Thereafter, you will exit into the airport lobby where you will find resort drivers holding signs for your final destination. If you haven’t made arrangements for transportation, you can find a taxi just outside the building. There is a rent-a-car location to the left of the lobby and outside to the far left of the parking lot.
There is also a small bar and cafe in the lobby that serves lattes, mochas, etc.. In addition, you may exchange currency and purchase minutes for a Tigo or Claro mobile phone. Bathrooms are located just to your right as you enter the lobby.
Cruise Ship Lines & Ports
If you are traveling to Roatan on a cruise ship, your port of call will be the Port of Roatan (Town Center) in Coxen Hole or Mahogany Bay (Mahogany Bay Cruise Center) in Dixon’s Cove. Both cruise ports are approximately 3 miles apart from each other, with the Port of Roatan being more westward.
We have several dedicated pages for each port that provide more details, such as arrival and departure schedules, maps, etc.. They can be accessed at the tabs at the top of the website or by clicking on a hyperlink (port name) within this page. Meanwhile, here are some cruise lines that arrive at their designated ports:
Port of Roatan
Mahogany Bay Cruise Center
Roatan Towns & Villages
Camp Bay can be found in the furthest east section of the island. Mobile service is scattered and getting there requires veering off the main road and driving on gravel and dirt roads. However, you will be highly rewarded with a dense rainforest canopy and the largest beach on Roatan, Camp Bay Beach. Along the way, you will pass Paya Bay Resort and Marble Hill Farms.
For those looking to get away from it all, Camp Bay Lodge provides accommodations year round. Don’t forget to visit La Sirena for some Lionfish Ceviche.

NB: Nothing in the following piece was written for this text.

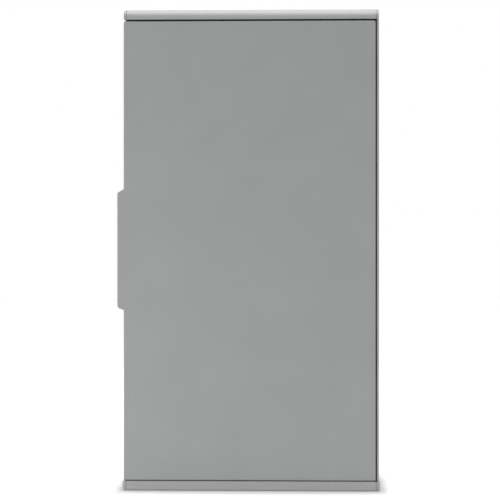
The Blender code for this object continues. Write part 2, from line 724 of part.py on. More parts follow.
def build_inner_panel():
    """The panel behind the phones: its side flanges run back along the walls."""
    back = INNER_FRONT + INNER_FLANGE
    outline = rounded([
        (INSIDE_LEFT, INNER_FRONT, 0), (INSIDE_RIGHT, INNER_FRONT, 0), (INSIDE_RIGHT, back, 0),
        (INSIDE_RIGHT - INNER_SHEET, back, 0), (INSIDE_RIGHT - INNER_SHEET, INNER_BACK, 0),
        (INSIDE_LEFT + INNER_SHEET, INNER_BACK, 0), (INSIDE_LEFT + INNER_SHEET, back, 0),
        (INSIDE_LEFT, back, 0),
    ])
    panel = place(prism("inner_panel", [outline], "z", WALL_FOOT, WALL_HEAD), "case_paint")
    tiers = range(len(TIER_NAMES))
    loops = [circle(grommet_x(tier), lead_z(tier), GROMMET_NECK + FIT_GAP, 16) for tier in tiers]
    for tier in tiers:
        level = WALL_FOOT + (tier + 1) * TIER_PITCH - BAY_VENT_DROP
        loops += [slot(bay_centre(bay), level, BAY_VENT_LENGTH, BAY_VENT_HEIGHT) for bay in range(BAYS)]
    cut(panel, prism("inner_panel_holes", loops, "y", INNER_FRONT - FIT_GAP, INNER_BACK + FIT_GAP))
    return panel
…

The largest city on Roatan and the capital of the Bay Islands, Coxen Hole is named after the famous pirate Captain John Coxon. Most people don’t know this, but the cemetery adjacent to the Port of Roatan is where John Coxon’s grave may be found. The city center will get traffic during business hours, however it seems to flow pretty well. A supermarket (Eldon’s), small hospital, medical center, post office, pharmacies, and city hall can be found in town. The Roatan International Airport and Port of Roatan are in Coxen Hole as well.
Tip: If you need to get your chain restaurant fix while on Roatan, Bojangles Famous Chicken n Biscuits is the only chain on the island. Two can be found in Coxen Hole and one in French Harbour.

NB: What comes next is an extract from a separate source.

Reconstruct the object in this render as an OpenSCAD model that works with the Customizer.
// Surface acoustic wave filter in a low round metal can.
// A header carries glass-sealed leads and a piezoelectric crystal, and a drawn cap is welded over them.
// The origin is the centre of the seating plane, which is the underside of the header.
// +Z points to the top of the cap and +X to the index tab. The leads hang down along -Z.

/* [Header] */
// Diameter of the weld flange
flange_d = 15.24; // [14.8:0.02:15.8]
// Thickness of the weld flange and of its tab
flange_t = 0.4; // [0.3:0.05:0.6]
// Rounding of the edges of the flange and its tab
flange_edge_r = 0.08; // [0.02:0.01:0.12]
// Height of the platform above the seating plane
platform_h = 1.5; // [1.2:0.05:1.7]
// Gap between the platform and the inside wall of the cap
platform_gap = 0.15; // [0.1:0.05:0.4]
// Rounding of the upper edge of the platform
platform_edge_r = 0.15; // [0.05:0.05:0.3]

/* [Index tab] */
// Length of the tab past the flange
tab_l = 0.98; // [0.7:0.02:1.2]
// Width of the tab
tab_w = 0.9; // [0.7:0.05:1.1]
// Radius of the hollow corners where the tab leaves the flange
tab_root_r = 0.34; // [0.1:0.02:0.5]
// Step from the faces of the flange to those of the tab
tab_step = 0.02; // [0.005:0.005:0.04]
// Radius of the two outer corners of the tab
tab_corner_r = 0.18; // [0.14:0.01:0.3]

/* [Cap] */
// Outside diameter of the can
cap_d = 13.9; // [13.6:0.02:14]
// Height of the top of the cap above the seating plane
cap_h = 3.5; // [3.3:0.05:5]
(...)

Many prominent business people live in French Harbour and it’s home to the biggest fishing fleet in the Caribbean, mostly shrimp & crab boats. Transportation shipping and various other industries make French Harbour the economic center of Roatan. More centrally located on the island, you can find several banking institutions, restaurants, hotels, resorts, supermarket, etc..
Tip: Traffic tends to be higher during the early morning commute in French Harbour and towards late afternoon. So, try to avoid the Los Fuertes area during this period of time. If you want great food, try Geo’s or Romeo’s.
The seaside fishing village is one of the original settlements on the island. All commuting is done by boat in this area. Jonesville is popular due to the mangroves and picturesque landscape. The mangrove tunnels cruise is highly recommended if you wish to get a sense of Roatan’s traditional communities. Many expats are steadily making the village their home.
Tip: The Hole in The Wall is a must if you are on the Mangrove Tunnels Cruise. Only accessible by boat, the dockside restaurant boasts great local seafood and steak. All you can eat Sunday dinners!